Mohamedarif is a marketing professional and educationalist with a penchant for writing as a hobby since childhood. As he experimented writing about sporting events at first and then current affairs, he quickly developed a skill for observation of his environment and began to write on reform topics, especially in connection with the community. To further feed his pursuit of writing, he founded several newsletters and bulletins at his school and at the Husayni Madrasah in the 1980's, all the time learning from others already in the field not just about writing, but also about pre-press and production processes.

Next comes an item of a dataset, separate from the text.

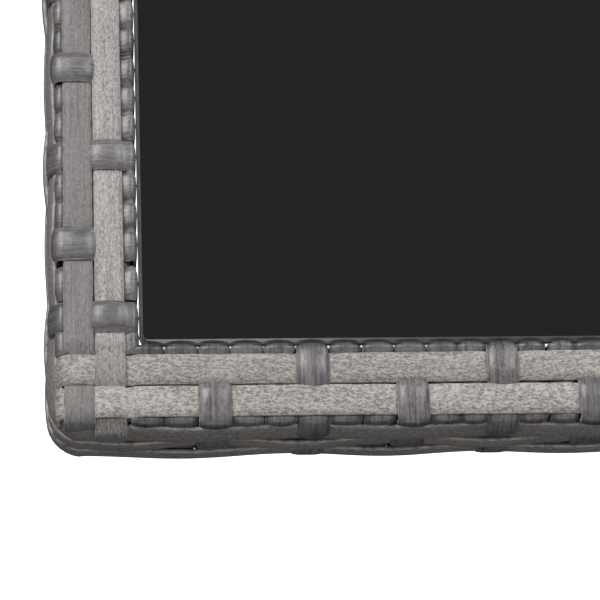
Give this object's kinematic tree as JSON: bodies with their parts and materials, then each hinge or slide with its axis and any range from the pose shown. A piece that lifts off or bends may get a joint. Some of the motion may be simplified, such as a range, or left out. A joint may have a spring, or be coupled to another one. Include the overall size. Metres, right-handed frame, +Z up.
{
  "type": "wicker coffee table",
  "caption": "Low rectangular garden table: grey woven plastic rim, drop-in black glass top, inset woven legs and aprons.",
  "frame": {"origin": "on the floor under the middle of the table", "axes": "+X along the long side, +Y from front to back, +Z up"},
  "size_m": [0.9, 0.6, 0.4],
  "materials": {
    "wicker_strand": "light grey extruded strip, satin, fine lengthwise grain",
    "wicker_wrap": "dark purple-grey extruded strip, satin, streaked",
    "glass_black": "black back-painted tempered glass, polished",
    "frame_steel": "dark grey powder coat",
    "pad_rubber": "matte black silicone",
    "foot_plastic": "moulded black plastic",
    "fastener_steel": "zinc plated",
    "bush_brass": "turned"
  },
  "bodies": {
    "table": {"rim_tube_front": "frame_steel", "rim_weave_front": "wicker_strand", "apron_top_rail_front": "frame_steel", "apron_bottom_rail_front": "frame_steel", "apron_weave_front": "wicker_strand", "rim_tube_back": "frame_steel", "rim_weave_back": "wicker_strand", "apron_top_rail_back": "frame_steel", "apron_bottom_rail_back": "frame_steel", "apron_weave_back": "wicker_strand", "rim_tube_left": "frame_steel", "rim_weave_left": "wicker_strand", "apron_top_rail_left": "frame_steel", "apron_bottom_rail_left": "frame_steel", "apron_weave_left": "wicker_strand", "rim_tube_right": "frame_steel", "rim_weave_right": "wicker_strand", "apron_top_rail_right": "frame_steel", "apron_bottom_rail_right": "frame_steel", "apron_weave_right": "wicker_strand", "cross_rail_left": "frame_steel", "cross_rail_right": "frame_steel", "glass_pads": "pad_rubber", "post_tube_front_left": "frame_steel", "post_weave_front_left": "wicker_strand", "gusset_plate_front_left": "frame_steel", "foot_insert_front_left": "foot_plastic", "post_tube_front_right": "frame_steel", "post_weave_front_right": "wicker_strand", "gusset_plate_front_right": "frame_steel", "foot_insert_front_right": "foot_plastic", "post_tube_back_left": "frame_steel", "post_weave_back_left": "wicker_strand", "gusset_plate_back_left": "frame_steel", "foot_insert_back_left": "foot_plastic", "post_tube_back_right": "frame_steel", "post_weave_back_right": "wicker_strand", "gusset_plate_back_right": "frame_steel", "foot_insert_back_right": "foot_plastic", "base_bolts": "fastener_steel", "base_washers": "fastener_steel", "cross_rail_nuts": "fastener_steel", "foot_bushes": "bush_brass"},
    "glass": {"glass_top": "glass_black"},
    "foot_front_left": {"foot_pad_front_left": "foot_plastic", "foot_stud_front_left": "fastener_steel"},
    "foot_front_right": {"foot_pad_front_right": "foot_plastic", "foot_stud_front_right": "fastener_steel"},
    "foot_back_left": {"foot_pad_back_left": "foot_plastic", "foot_stud_back_left": "fastener_steel"},
    "foot_back_right": {"foot_pad_back_right": "foot_plastic", "foot_stud_back_right": "fastener_steel"}
  },
  "joints": [
    {"name": "glass_lift", "type": "slide", "parent": "table", "child": "glass", "axis": [0, 0, 1], "range_m": [0, 0.1]},
    {"name": "foot_front_left_level", "type": "slide", "parent": "table", "child": "foot_front_left", "axis": [0, 0, -1], "range_m": [0, 0.012]},
    {"name": "foot_front_right_level", "type": "slide", "parent": "table", "child": "foot_front_right", "axis": [0, 0, -1], "range_m": [0, 0.012]},
    {"name": "foot_back_left_level", "type": "slide", "parent": "table", "child": "foot_back_left", "axis": [0, 0, -1], "range_m": [0, 0.012]},
    {"name": "foot_back_right_level", "type": "slide", "parent": "table", "child": "foot_back_right", "axis": [0, 0, -1], "range_m": [0, 0.012]}
  ]
}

He was also the editor-in-chief of the Knowledge Magazine in 1995–1996. A decade later, importing a flurry of ideas into his new home, Nairobi, he first founded a two page community newspaper then became a regular writer of the Friday Faculty before establishing the Community on Friday, a fully fledged Madrasah magazine in 1996. And while his writing at the community continued, he simultaneously started writing for a business weekly, pairing in with his newfound role as a marketing professional. During his time in Nairobi, he wrote several speeches for sitting chairmen and presidents while also giving some himself, developing his concurrent role as a public speaker and trainer.

With changing times and a decrease in advertising sponsorship, as well as a fall in overall readership, Mohamedarif transformed this publication into an electronic blog. Thus was born the Community on Friday in its present format.